Question the plan for discontinuing underperforming products. Determine the optimum product mix and keep reviewing it.

Equipment Edge.

Challenge operations and engineering to optimize the production work flow. Fewer units per minute may mean more products out the door as profit and fewer on the floor as costly waste.
Verify that all equipment is working to specifications and contact the manufacturer to help solve problems. A preventive maintenance schedule that anticipates the functionality of equipment based on manufacturers’ recommendations and floor experience will prevent some downtime. Based on use, all equipment should have replacement criteria and a plan for replacement.

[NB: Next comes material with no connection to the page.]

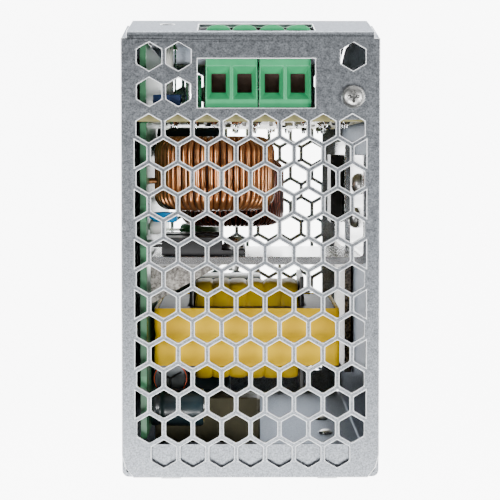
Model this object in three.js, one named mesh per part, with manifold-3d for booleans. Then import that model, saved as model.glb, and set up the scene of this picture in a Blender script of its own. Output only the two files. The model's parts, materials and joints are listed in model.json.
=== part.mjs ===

Determine how many breakdowns can be tolerated.
Reduction targets for water, electricity and gas should be proposed by management and discussed with the supervisors so that the targets are realistic in percent-reductions and target year.
Permits for all agencies usually require annual reports and need to be reviewed annually to determine whether or not changes need to be made to permits to match current equipment use, production and training.

Human Resources Review.

Human resources and supervisors should review job descriptions annually. Descriptions should ensure that available staffing is doing the work that needs to be done.
Job descriptions can also ensure that the people who need to talk with each other are talking. Clear lines of communication should be defined among accounting, sales, information technology, production, engineering, sanitation and management. Ask if people have the information that they need to do their job.
Computerized information systems are more timely and accurate than paper systems. Determine what departments need computers to work efficiently and share information. Use a team to determine what can be done better by computers or robotics. Determine whether fewer people can do the same work or more work. Ask what new skills are coming into the plant. Take advantage of the work skills that they can offer rather than forcing people into the ways things have always been done.

Beyond the Company.

Challenge your suppliers and ask what they are doing to reduce their costs and costs to you. Be prepared to share your sustainability and operational standards with your customers and possibly consumers.
Managers can lead by asking the tough questions, facilitating communication and listening as information comes from the people on the floor. Managers can then make the decisions that move the company forward.
Beware of the cliché, “But this is the way we have always done it” — that doesn’t make bread in today’s world.